*Problem to work on*: Copy out each line exactly as it appears.

*Available data*:
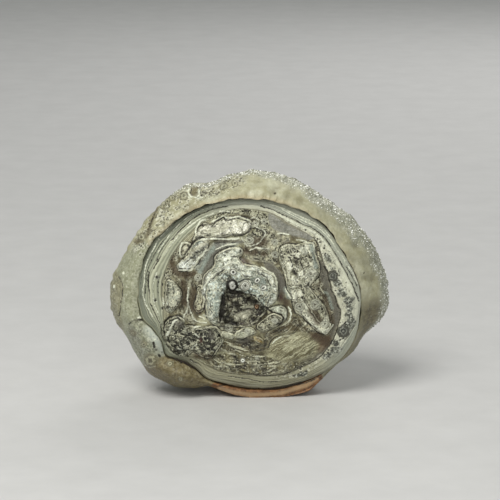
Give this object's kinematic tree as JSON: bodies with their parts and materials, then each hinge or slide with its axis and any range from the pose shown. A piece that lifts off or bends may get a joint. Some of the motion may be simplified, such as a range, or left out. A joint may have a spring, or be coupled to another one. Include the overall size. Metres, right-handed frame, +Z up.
{
  "type": "chalcedony rose",
  "caption": "Rounded nodule of banded chalcedony with a rolled crystal rim round a patterned face and ruffled petals behind, which stands on a small flat spot.",
  "frame": {"origin": "middle of the underside, on the plane of the flat spot that the stone stands on", "axes": "+Z up; the banded face looks along -Y and the ruffled back along +Y; +X is to the right of someone who looks at the face"},
  "size_m": [0.05, 0.025, 0.0405],
  "materials": {
    "chalcedony": "waxy to satin, with a sugary crystal crust on the rim"
  },
  "bodies": {
    "root": {"chalcedony_rose": "chalcedony"}
  },
  "joints": []
}
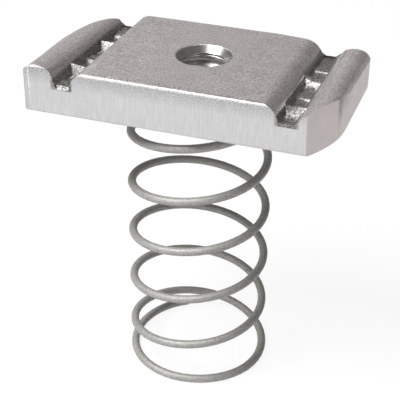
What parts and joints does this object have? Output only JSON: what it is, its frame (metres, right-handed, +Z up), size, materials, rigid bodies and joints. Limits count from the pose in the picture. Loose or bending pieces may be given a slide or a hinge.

*Result of the task*:
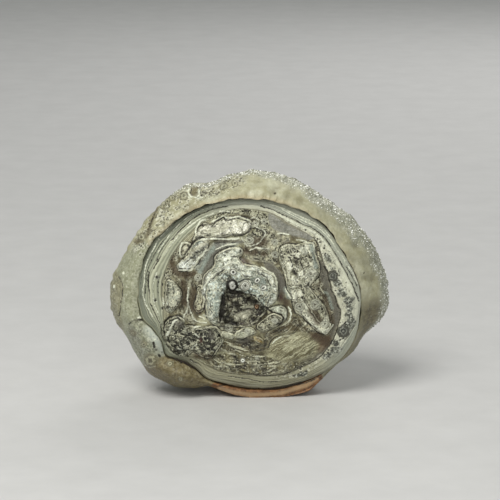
Give this object's kinematic tree as JSON: bodies with their parts and materials, then each hinge or slide with its axis and any range from the pose shown. A piece that lifts off or bends may get a joint. Some of the motion may be simplified, such as a range, or left out. A joint may have a spring, or be coupled to another one. Include the overall size. Metres, right-handed frame, +Z up.
{
  "type": "chalcedony rose",
  "caption": "Rounded nodule of banded chalcedony with a rolled crystal rim round a patterned face and ruffled petals behind, which stands on a small flat spot.",
  "frame": {"origin": "middle of the underside, on the plane of the flat spot that the stone stands on", "axes": "+Z up; the banded face looks along -Y and the ruffled back along +Y; +X is to the right of someone who looks at the face"},
  "size_m": [0.05, 0.025, 0.0405],
  "materials": {
    "chalcedony": "waxy to satin, with a sugary crystal crust on the rim"
  },
  "bodies": {
    "root": {"chalcedony_rose": "chalcedony"}
  },
  "joints": []
}
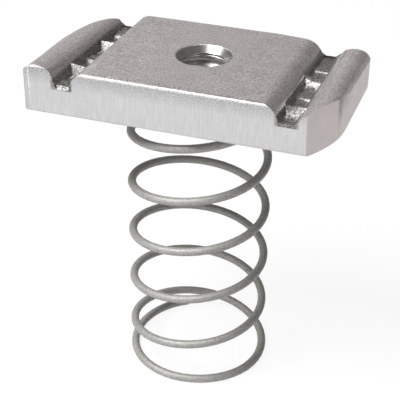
What parts and joints does this object have? Output only JSON: what it is, its frame (metres, right-handed, +Z up), size, materials, rigid bodies and joints. Limits count from the pose in the picture. Loose or bending pieces may be given a slide or a hinge.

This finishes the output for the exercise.